■ **Problem description**
Starting at the line that contains "make_base_shell()", reproduce each line exactly up to and including the line that contains "if empty is". Reproduce nothing else.

--- begin Dataset excerpt ---

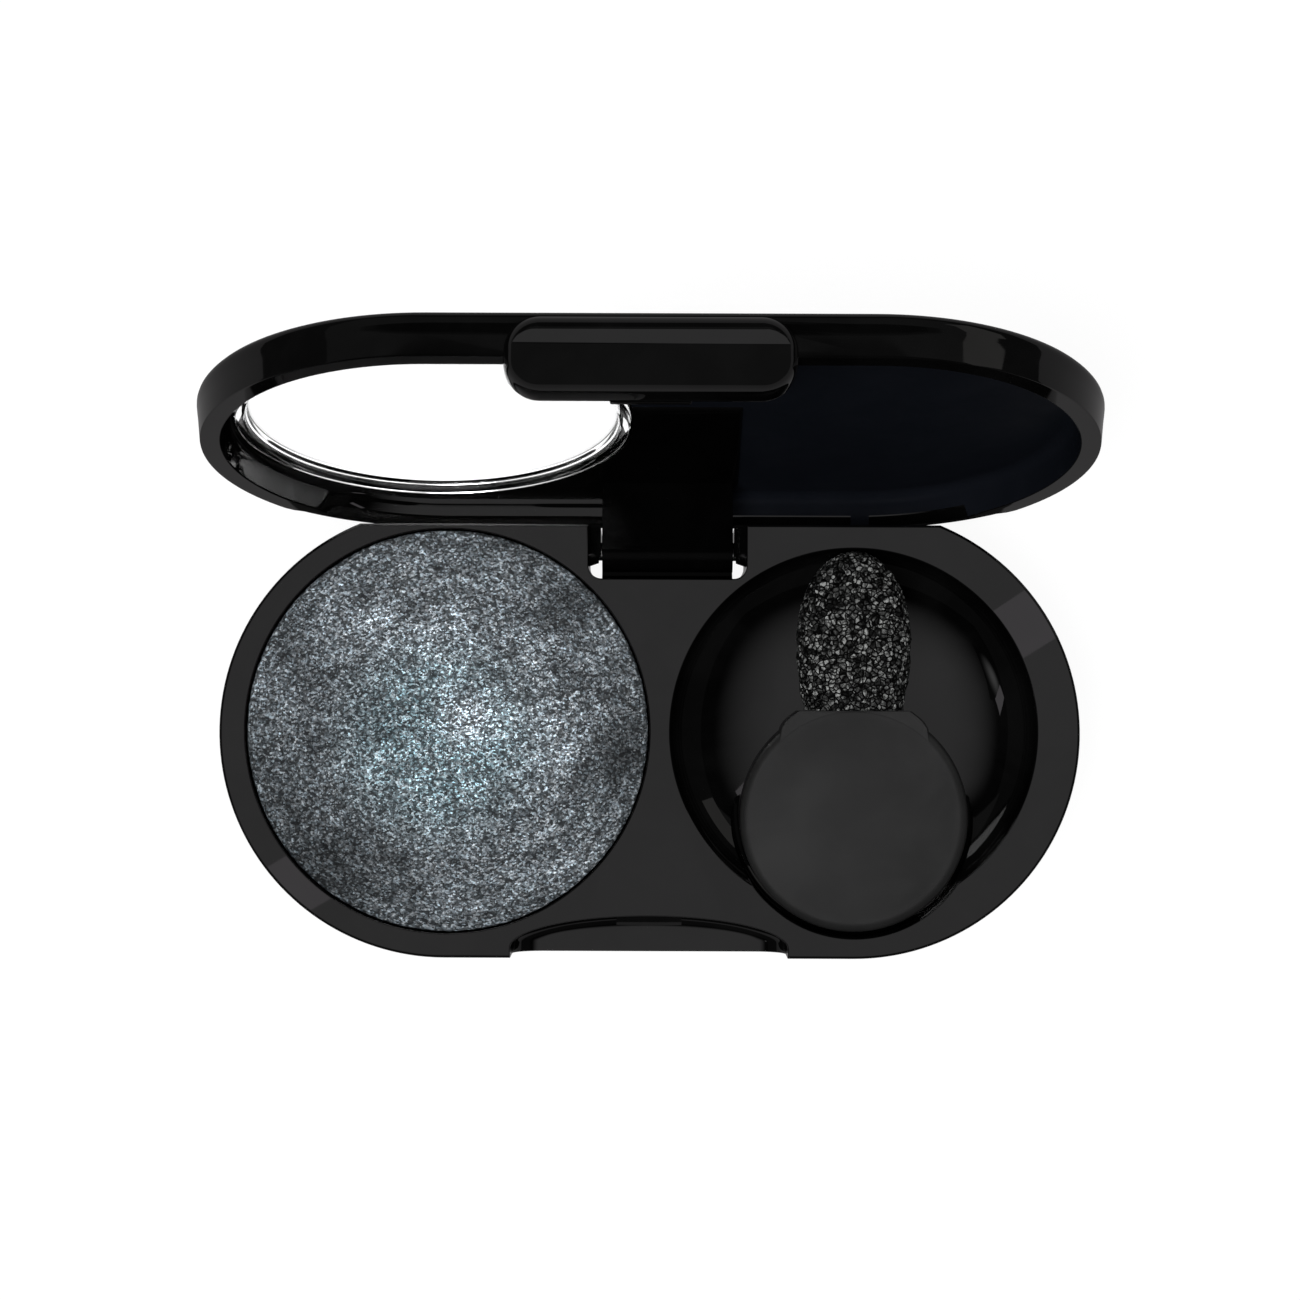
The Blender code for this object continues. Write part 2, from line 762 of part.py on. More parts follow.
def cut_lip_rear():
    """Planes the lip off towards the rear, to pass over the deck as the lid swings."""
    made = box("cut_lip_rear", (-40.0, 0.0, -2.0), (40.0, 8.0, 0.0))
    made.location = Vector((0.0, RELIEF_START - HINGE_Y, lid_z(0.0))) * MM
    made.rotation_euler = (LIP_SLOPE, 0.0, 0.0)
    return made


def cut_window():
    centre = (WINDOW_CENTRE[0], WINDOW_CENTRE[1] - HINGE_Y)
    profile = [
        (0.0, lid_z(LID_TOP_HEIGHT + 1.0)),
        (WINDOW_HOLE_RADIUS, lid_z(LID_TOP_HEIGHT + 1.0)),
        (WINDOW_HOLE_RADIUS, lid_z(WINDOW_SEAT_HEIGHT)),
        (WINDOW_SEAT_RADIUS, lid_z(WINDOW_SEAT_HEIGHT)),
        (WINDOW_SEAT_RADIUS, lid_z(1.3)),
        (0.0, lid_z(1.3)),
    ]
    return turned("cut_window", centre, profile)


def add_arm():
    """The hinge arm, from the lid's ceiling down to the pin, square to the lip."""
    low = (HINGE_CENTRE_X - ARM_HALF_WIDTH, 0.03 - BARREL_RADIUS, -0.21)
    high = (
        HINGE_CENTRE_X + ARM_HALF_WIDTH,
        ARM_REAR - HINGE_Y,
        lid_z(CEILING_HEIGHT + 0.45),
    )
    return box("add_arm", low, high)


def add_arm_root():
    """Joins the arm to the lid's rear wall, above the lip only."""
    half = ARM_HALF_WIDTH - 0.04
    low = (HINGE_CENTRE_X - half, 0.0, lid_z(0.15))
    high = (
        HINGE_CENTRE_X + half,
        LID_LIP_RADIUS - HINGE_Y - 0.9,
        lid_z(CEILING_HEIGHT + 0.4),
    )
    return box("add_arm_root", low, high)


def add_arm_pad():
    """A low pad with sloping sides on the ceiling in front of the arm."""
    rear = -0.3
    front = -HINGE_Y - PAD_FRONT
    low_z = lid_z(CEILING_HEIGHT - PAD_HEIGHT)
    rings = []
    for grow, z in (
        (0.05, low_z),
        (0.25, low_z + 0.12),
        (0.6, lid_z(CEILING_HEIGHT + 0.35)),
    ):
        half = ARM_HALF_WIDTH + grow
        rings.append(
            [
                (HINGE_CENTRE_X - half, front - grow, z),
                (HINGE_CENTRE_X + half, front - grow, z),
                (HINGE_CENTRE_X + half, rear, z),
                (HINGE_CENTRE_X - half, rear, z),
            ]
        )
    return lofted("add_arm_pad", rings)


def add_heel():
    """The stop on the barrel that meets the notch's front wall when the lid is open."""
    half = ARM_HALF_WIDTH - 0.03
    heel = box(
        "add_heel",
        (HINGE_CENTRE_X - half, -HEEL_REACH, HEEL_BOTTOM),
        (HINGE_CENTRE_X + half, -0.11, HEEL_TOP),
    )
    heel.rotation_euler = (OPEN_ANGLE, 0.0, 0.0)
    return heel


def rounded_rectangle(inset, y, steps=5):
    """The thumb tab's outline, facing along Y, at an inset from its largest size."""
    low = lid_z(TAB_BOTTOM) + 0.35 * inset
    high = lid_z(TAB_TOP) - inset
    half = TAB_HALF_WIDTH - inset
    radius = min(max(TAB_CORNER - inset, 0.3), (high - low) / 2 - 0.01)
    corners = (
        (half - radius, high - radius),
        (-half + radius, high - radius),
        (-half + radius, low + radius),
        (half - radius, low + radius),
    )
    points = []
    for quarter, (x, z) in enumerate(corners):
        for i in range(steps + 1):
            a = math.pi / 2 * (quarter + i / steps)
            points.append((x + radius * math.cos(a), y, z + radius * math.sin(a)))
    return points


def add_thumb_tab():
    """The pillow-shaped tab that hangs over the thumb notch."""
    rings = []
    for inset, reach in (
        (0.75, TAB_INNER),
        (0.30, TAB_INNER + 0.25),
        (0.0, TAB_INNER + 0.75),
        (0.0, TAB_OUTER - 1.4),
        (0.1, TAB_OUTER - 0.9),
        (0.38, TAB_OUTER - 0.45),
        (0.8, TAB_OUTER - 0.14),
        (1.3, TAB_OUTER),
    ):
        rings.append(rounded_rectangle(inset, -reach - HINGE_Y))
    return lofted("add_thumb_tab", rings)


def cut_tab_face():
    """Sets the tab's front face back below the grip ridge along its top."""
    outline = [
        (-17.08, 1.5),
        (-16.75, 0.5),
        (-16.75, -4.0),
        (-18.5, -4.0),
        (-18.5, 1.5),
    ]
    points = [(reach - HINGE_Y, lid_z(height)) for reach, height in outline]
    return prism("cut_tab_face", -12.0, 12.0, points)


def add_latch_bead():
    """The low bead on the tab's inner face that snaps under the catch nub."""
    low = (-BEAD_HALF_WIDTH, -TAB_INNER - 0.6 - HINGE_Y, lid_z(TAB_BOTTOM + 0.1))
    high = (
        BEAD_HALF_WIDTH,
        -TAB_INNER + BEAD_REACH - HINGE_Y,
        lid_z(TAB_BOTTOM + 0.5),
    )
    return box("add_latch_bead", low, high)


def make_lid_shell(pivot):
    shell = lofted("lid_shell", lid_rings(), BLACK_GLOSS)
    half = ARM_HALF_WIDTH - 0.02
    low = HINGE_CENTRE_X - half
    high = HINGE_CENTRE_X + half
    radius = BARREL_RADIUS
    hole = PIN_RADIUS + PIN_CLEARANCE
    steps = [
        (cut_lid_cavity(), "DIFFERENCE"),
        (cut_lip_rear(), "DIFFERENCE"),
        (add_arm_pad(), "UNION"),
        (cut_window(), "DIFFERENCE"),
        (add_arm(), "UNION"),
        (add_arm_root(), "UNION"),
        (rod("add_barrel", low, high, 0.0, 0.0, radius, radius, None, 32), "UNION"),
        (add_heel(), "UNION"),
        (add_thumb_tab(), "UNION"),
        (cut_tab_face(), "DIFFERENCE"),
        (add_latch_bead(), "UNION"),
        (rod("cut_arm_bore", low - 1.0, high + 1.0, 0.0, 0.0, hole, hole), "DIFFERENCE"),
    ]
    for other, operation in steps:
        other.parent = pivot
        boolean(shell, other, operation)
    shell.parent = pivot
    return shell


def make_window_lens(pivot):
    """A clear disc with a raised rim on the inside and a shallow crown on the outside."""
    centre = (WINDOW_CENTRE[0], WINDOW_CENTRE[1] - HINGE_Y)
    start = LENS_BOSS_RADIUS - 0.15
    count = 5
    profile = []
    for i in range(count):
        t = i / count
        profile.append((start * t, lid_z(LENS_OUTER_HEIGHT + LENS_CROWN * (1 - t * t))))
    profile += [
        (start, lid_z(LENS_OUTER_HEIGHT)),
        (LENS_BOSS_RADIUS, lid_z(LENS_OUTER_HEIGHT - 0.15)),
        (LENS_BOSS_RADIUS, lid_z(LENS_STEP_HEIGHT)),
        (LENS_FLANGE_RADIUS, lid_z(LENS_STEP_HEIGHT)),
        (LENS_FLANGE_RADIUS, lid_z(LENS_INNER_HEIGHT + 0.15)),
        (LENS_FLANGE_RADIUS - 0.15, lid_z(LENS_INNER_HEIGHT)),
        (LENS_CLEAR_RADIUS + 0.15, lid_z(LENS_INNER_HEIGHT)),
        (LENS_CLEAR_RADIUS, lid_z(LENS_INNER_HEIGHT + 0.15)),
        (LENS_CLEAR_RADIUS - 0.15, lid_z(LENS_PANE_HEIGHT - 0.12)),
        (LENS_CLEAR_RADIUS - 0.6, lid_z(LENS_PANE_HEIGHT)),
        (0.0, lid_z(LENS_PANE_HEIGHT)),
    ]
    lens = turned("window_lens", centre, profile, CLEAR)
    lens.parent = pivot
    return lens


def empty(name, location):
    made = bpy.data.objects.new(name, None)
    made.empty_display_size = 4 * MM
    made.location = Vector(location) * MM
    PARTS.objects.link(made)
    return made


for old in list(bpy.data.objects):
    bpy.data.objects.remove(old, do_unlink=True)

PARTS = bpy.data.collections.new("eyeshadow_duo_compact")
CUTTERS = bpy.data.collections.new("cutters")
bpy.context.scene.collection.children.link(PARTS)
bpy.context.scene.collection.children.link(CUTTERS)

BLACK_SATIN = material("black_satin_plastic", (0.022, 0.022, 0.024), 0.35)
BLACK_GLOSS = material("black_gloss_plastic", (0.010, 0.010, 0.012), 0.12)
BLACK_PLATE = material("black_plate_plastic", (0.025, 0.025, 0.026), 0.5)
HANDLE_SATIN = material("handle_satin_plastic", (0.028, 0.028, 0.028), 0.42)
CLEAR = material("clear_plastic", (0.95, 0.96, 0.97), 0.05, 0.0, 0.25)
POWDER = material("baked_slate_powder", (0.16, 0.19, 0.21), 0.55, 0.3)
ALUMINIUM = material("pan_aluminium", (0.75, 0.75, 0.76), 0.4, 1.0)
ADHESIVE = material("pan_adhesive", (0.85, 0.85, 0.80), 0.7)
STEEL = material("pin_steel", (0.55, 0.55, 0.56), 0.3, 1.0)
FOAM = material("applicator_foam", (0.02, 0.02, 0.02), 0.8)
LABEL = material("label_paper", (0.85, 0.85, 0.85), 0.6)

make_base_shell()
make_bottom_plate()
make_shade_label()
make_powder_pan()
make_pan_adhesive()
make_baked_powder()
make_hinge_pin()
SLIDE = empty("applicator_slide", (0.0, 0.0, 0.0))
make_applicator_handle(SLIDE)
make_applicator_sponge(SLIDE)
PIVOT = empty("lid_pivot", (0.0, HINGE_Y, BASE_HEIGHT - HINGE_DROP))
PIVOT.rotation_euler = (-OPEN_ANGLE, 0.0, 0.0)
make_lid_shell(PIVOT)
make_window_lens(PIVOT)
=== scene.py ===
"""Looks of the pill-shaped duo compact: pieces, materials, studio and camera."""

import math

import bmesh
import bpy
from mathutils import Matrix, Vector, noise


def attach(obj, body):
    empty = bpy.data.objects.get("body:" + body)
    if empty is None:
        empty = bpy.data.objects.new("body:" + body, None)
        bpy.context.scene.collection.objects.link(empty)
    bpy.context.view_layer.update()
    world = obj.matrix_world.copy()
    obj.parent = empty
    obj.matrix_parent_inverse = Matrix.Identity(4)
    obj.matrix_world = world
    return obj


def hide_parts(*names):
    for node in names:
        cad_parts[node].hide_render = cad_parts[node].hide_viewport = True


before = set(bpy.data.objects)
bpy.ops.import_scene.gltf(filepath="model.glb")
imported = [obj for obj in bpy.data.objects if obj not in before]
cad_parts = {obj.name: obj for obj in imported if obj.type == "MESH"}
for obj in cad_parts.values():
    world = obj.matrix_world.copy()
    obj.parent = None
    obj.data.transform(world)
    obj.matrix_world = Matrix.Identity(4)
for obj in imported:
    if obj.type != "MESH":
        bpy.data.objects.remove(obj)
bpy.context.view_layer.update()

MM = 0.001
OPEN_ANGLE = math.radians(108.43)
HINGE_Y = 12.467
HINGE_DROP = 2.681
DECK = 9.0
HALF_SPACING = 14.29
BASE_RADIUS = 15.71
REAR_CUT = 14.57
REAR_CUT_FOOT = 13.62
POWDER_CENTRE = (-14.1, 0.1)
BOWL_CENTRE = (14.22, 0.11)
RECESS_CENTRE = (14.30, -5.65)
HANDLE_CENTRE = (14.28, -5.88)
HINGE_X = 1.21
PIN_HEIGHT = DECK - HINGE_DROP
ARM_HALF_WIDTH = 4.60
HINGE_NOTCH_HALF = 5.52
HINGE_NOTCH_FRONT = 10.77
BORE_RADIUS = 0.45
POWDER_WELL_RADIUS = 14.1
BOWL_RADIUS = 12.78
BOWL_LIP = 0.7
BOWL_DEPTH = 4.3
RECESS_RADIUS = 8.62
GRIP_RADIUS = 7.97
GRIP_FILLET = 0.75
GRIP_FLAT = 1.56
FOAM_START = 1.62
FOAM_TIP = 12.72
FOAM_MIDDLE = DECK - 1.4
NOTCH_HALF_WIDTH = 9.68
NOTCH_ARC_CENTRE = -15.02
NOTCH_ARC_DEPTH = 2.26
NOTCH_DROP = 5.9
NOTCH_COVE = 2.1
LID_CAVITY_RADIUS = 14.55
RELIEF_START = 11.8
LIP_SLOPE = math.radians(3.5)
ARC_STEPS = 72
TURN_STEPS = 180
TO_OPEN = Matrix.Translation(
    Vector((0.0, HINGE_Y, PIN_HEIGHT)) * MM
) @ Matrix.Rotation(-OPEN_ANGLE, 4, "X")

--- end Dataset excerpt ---

■ **Solution to the exercise**
make_base_shell()
make_bottom_plate()
make_shade_label()
make_powder_pan()
make_pan_adhesive()
make_baked_powder()
make_hinge_pin()
SLIDE = empty("applicator_slide", (0.0, 0.0, 0.0))
make_applicator_handle(SLIDE)
make_applicator_sponge(SLIDE)
PIVOT = empty("lid_pivot", (0.0, HINGE_Y, BASE_HEIGHT - HINGE_DROP))
PIVOT.rotation_euler = (-OPEN_ANGLE, 0.0, 0.0)
make_lid_shell(PIVOT)
make_window_lens(PIVOT)
=== scene.py ===
"""Looks of the pill-shaped duo compact: pieces, materials, studio and camera."""

import math

import bmesh
import bpy
from mathutils import Matrix, Vector, noise


def attach(obj, body):
    empty = bpy.data.objects.get("body:" + body)
    if empty is None:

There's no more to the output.